**What is being asked**
Only the lines from the one containing "const frontSeat = onMesh(frontZip, -1, 0.01, FRONT_SLIDER_Z, 2" down to the one containing "bpy.data.objects.remove(obj)", inclusive, are to be quoted exactly.

Start

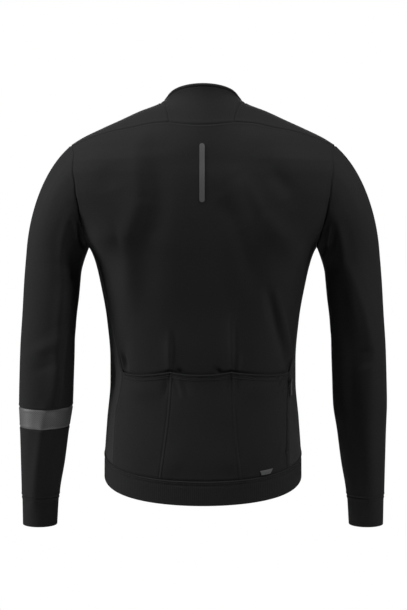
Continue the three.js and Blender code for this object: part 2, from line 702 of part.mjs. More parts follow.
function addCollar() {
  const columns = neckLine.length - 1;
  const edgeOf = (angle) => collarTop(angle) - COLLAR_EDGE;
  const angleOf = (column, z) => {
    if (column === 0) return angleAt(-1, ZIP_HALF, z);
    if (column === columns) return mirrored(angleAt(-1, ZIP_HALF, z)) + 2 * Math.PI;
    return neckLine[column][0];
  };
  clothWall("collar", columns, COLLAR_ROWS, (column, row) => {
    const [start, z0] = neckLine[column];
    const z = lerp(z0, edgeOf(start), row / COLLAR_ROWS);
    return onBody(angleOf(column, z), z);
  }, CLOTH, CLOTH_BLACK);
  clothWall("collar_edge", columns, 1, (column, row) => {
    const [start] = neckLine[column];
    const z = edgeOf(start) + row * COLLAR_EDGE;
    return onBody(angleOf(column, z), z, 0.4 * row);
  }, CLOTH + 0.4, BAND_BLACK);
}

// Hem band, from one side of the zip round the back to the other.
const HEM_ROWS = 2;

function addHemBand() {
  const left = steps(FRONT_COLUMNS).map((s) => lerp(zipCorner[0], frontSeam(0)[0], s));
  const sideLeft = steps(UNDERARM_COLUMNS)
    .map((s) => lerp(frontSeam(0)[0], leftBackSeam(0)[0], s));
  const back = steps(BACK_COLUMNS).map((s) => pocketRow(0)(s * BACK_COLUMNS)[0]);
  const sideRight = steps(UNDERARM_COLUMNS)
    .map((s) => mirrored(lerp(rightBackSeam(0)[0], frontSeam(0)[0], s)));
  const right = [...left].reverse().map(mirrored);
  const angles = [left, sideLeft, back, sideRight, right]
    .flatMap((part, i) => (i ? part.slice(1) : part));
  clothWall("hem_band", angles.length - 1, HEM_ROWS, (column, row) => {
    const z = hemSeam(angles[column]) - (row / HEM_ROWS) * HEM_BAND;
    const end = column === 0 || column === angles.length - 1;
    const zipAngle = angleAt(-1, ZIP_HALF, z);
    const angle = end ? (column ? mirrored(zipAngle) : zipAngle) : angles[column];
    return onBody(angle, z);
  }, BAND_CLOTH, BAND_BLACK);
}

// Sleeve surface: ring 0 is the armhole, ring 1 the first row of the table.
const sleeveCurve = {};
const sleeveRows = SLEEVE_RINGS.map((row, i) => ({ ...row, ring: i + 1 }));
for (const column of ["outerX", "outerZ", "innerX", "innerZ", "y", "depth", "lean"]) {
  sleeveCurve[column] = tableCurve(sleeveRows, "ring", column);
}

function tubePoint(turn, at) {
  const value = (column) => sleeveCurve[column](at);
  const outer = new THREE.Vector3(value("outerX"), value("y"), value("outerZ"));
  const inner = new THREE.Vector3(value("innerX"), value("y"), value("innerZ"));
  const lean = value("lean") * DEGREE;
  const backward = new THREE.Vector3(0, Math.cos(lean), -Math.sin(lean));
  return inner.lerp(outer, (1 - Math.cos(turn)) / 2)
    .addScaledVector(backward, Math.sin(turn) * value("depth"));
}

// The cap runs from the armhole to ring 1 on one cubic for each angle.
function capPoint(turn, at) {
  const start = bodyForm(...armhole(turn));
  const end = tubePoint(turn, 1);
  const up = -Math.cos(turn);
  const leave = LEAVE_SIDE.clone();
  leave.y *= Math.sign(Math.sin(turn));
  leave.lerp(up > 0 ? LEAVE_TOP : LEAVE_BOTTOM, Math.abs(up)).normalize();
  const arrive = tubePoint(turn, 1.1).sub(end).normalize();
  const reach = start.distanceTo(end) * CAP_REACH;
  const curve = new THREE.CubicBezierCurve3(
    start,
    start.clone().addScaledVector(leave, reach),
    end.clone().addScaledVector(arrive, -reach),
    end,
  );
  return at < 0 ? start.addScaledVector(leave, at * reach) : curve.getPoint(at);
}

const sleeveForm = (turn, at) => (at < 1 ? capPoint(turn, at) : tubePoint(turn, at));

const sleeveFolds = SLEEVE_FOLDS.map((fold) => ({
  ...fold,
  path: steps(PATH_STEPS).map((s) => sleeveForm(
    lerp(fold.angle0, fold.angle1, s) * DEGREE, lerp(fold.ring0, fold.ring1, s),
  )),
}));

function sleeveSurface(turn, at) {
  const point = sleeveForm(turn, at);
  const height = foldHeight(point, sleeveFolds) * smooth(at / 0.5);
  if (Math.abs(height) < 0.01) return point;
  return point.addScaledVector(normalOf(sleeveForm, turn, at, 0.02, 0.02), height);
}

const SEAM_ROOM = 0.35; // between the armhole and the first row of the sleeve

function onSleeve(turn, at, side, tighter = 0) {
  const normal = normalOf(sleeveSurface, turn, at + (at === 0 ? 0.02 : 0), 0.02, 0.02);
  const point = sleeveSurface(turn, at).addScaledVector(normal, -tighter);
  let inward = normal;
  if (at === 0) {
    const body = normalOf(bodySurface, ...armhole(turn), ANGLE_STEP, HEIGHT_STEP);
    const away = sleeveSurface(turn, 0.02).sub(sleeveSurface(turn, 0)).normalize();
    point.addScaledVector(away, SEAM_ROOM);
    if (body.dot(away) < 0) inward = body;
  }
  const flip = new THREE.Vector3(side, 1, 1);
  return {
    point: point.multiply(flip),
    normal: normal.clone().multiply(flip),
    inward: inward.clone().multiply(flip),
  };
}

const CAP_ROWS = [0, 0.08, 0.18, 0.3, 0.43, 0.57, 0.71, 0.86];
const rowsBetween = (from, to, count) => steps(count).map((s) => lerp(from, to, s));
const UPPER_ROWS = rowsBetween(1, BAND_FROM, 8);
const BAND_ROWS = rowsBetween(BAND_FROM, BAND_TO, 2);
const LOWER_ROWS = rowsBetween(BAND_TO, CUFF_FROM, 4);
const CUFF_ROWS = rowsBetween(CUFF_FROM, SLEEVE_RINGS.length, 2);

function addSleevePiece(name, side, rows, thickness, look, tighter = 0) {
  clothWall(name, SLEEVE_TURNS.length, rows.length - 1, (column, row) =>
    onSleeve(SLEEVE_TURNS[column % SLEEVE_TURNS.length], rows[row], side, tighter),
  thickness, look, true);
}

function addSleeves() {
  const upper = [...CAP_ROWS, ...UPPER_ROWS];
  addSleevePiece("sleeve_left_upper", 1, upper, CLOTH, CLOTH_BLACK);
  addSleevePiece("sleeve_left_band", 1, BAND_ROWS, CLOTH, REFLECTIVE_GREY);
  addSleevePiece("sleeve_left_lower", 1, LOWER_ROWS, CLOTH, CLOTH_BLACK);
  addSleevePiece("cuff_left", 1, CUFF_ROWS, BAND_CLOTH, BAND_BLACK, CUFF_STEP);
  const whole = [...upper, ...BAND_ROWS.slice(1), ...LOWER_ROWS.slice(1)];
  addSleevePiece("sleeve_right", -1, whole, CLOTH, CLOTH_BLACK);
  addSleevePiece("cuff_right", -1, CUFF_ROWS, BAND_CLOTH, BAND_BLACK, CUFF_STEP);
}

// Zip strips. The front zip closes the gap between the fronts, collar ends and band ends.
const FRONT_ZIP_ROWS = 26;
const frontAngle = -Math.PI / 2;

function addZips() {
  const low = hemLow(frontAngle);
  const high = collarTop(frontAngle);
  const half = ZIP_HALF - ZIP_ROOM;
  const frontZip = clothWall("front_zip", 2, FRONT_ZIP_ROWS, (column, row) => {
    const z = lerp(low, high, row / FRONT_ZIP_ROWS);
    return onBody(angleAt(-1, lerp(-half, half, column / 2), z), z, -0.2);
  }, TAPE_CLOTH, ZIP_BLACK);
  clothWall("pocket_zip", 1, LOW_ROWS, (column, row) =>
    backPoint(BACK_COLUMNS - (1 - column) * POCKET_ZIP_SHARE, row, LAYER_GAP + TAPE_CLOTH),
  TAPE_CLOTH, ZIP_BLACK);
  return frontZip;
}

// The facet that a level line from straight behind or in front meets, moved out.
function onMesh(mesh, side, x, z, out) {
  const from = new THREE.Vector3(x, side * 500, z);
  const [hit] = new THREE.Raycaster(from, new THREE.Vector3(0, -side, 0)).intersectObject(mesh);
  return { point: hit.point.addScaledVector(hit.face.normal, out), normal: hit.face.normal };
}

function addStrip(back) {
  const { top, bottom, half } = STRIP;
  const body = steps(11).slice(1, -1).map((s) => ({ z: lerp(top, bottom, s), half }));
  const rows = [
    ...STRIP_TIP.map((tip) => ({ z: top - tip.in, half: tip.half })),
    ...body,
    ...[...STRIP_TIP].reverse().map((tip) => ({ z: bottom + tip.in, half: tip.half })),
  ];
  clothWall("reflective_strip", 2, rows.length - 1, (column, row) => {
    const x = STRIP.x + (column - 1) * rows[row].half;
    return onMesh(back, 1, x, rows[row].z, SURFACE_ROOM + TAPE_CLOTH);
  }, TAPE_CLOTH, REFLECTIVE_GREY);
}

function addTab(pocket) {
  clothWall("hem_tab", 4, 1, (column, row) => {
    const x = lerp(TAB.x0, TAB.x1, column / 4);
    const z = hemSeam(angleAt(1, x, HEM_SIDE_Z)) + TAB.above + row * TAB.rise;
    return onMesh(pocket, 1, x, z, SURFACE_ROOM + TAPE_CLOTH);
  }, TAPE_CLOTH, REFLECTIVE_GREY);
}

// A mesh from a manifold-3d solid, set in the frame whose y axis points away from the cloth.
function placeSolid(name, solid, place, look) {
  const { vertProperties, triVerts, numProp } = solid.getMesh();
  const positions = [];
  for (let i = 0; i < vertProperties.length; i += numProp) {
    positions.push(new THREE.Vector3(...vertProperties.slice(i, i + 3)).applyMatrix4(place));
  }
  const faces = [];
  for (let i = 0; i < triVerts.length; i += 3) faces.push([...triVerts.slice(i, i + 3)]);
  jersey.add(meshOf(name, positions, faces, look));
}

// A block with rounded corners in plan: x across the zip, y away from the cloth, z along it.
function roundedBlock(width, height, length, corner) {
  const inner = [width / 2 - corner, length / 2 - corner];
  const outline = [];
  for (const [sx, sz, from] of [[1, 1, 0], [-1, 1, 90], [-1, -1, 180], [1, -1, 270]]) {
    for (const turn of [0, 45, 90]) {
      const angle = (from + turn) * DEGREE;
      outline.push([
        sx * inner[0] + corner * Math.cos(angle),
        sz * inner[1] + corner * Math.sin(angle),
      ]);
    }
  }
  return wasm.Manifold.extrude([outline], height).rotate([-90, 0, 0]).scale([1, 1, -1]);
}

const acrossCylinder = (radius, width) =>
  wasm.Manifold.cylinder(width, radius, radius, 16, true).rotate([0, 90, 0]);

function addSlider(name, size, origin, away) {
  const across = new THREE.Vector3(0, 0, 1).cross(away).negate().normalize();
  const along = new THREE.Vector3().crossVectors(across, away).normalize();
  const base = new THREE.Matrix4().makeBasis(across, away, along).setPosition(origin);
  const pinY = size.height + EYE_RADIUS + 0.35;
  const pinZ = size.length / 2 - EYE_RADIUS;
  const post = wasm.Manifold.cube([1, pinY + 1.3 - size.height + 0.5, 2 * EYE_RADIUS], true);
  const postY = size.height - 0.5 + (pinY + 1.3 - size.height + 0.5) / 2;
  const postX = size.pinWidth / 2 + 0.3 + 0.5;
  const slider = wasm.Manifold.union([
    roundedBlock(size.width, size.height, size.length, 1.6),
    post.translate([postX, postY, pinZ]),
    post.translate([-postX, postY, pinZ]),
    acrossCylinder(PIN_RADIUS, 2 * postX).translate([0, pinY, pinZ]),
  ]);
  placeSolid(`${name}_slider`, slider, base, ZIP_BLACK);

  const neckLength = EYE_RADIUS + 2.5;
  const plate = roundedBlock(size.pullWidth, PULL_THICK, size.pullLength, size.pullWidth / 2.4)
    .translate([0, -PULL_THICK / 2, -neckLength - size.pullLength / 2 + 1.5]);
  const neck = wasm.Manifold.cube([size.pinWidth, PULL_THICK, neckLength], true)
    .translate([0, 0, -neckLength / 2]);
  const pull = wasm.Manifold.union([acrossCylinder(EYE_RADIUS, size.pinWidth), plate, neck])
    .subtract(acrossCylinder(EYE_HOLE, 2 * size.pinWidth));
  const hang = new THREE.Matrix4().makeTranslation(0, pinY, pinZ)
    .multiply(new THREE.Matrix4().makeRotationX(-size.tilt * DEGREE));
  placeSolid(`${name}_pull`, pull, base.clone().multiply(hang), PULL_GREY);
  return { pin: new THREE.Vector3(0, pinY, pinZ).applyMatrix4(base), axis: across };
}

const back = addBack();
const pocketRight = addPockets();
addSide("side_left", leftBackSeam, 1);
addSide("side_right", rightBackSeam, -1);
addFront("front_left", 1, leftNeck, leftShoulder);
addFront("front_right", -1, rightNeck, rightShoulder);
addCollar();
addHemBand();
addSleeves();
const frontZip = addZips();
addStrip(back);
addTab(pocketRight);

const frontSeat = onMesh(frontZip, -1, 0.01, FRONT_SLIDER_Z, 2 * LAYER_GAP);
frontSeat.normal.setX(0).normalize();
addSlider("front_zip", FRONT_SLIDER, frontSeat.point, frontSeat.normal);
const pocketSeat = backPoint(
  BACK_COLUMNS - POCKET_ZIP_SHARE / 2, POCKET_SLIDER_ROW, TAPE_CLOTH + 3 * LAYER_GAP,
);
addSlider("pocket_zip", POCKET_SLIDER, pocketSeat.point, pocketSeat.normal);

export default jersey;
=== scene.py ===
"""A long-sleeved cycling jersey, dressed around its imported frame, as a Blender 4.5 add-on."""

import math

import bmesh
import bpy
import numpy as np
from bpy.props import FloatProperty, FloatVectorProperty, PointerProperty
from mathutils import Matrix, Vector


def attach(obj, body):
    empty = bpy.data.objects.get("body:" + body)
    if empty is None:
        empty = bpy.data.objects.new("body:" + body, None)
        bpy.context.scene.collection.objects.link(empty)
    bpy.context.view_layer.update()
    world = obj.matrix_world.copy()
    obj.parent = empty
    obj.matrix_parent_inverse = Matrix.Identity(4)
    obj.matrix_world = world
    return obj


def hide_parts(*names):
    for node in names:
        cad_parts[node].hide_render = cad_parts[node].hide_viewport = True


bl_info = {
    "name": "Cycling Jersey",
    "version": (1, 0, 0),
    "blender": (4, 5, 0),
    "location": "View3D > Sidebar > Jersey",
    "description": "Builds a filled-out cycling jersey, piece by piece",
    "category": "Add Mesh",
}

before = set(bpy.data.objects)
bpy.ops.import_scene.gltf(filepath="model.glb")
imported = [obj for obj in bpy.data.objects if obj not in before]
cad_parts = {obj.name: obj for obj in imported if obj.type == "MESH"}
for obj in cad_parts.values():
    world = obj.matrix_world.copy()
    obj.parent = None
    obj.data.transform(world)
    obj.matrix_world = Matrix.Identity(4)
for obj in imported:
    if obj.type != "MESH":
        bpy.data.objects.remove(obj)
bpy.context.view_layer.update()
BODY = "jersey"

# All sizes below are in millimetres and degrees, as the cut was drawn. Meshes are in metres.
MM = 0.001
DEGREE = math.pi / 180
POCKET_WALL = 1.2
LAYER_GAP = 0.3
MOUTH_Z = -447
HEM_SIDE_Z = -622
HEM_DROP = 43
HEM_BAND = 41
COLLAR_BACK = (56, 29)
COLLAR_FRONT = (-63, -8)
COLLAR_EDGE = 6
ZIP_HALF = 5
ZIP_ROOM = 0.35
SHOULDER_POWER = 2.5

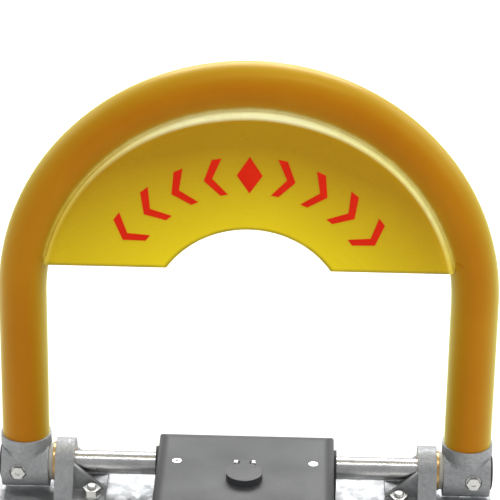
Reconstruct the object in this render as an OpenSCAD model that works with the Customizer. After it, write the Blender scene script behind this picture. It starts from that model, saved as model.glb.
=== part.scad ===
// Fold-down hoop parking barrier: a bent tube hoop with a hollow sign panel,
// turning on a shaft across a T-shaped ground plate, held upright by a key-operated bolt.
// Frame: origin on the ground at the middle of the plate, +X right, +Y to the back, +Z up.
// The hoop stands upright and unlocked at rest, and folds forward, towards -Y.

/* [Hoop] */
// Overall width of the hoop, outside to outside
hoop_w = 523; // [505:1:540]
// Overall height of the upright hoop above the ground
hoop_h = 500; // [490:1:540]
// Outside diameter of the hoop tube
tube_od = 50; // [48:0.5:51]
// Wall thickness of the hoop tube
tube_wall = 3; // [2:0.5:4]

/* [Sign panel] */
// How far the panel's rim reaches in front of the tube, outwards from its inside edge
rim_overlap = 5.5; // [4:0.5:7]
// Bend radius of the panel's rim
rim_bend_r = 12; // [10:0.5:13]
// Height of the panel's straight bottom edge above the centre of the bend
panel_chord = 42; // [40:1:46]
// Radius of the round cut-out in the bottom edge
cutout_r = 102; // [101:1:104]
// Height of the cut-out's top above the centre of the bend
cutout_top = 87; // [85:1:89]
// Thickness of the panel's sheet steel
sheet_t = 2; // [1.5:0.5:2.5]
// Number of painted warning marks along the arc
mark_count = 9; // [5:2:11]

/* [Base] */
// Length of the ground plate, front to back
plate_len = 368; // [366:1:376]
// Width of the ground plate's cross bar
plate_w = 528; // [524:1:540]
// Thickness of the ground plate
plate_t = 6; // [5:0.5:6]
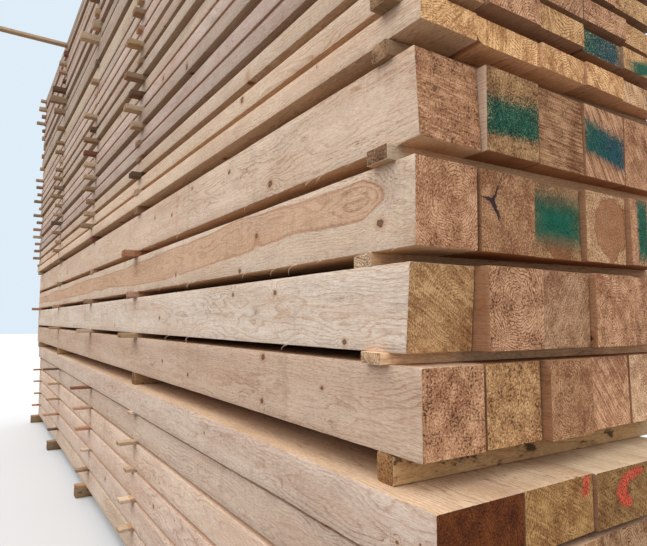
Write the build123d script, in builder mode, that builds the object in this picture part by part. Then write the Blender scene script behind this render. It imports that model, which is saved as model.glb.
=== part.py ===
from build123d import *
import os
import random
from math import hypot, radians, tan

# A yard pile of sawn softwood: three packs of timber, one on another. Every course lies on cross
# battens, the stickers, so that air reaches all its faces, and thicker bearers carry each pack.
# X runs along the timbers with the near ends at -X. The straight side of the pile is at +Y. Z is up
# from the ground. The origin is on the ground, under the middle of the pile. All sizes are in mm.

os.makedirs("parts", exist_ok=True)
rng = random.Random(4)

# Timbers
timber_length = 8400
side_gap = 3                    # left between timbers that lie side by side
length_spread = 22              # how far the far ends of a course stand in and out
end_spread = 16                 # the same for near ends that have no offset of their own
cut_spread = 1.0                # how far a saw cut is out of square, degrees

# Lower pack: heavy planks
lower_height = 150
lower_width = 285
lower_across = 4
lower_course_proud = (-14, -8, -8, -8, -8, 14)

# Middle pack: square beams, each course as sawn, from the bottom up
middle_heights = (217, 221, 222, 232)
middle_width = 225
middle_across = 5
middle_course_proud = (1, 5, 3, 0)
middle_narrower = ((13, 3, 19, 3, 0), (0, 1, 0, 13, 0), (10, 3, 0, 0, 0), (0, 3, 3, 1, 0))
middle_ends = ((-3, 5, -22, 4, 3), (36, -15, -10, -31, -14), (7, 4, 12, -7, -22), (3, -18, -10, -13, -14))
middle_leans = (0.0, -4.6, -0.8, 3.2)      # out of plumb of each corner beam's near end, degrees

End

**Complete answer**
const frontSeat = onMesh(frontZip, -1, 0.01, FRONT_SLIDER_Z, 2 * LAYER_GAP);
frontSeat.normal.setX(0).normalize();
addSlider("front_zip", FRONT_SLIDER, frontSeat.point, frontSeat.normal);
const pocketSeat = backPoint(
  BACK_COLUMNS - POCKET_ZIP_SHARE / 2, POCKET_SLIDER_ROW, TAPE_CLOTH + 3 * LAYER_GAP,
);
addSlider("pocket_zip", POCKET_SLIDER, pocketSeat.point, pocketSeat.normal);

export default jersey;
=== scene.py ===
"""A long-sleeved cycling jersey, dressed around its imported frame, as a Blender 4.5 add-on."""

import math

import bmesh
import bpy
import numpy as np
from bpy.props import FloatProperty, FloatVectorProperty, PointerProperty
from mathutils import Matrix, Vector


def attach(obj, body):
    empty = bpy.data.objects.get("body:" + body)
    if empty is None:
        empty = bpy.data.objects.new("body:" + body, None)
        bpy.context.scene.collection.objects.link(empty)
    bpy.context.view_layer.update()
    world = obj.matrix_world.copy()
    obj.parent = empty
    obj.matrix_parent_inverse = Matrix.Identity(4)
    obj.matrix_world = world
    return obj


def hide_parts(*names):
    for node in names:
        cad_parts[node].hide_render = cad_parts[node].hide_viewport = True


bl_info = {
    "name": "Cycling Jersey",
    "version": (1, 0, 0),
    "blender": (4, 5, 0),
    "location": "View3D > Sidebar > Jersey",
    "description": "Builds a filled-out cycling jersey, piece by piece",
    "category": "Add Mesh",
}

before = set(bpy.data.objects)
bpy.ops.import_scene.gltf(filepath="model.glb")
imported = [obj for obj in bpy.data.objects if obj not in before]
cad_parts = {obj.name: obj for obj in imported if obj.type == "MESH"}
for obj in cad_parts.values():
    world = obj.matrix_world.copy()
    obj.parent = None
    obj.data.transform(world)
    obj.matrix_world = Matrix.Identity(4)
for obj in imported:
    if obj.type != "MESH":
        bpy.data.objects.remove(obj)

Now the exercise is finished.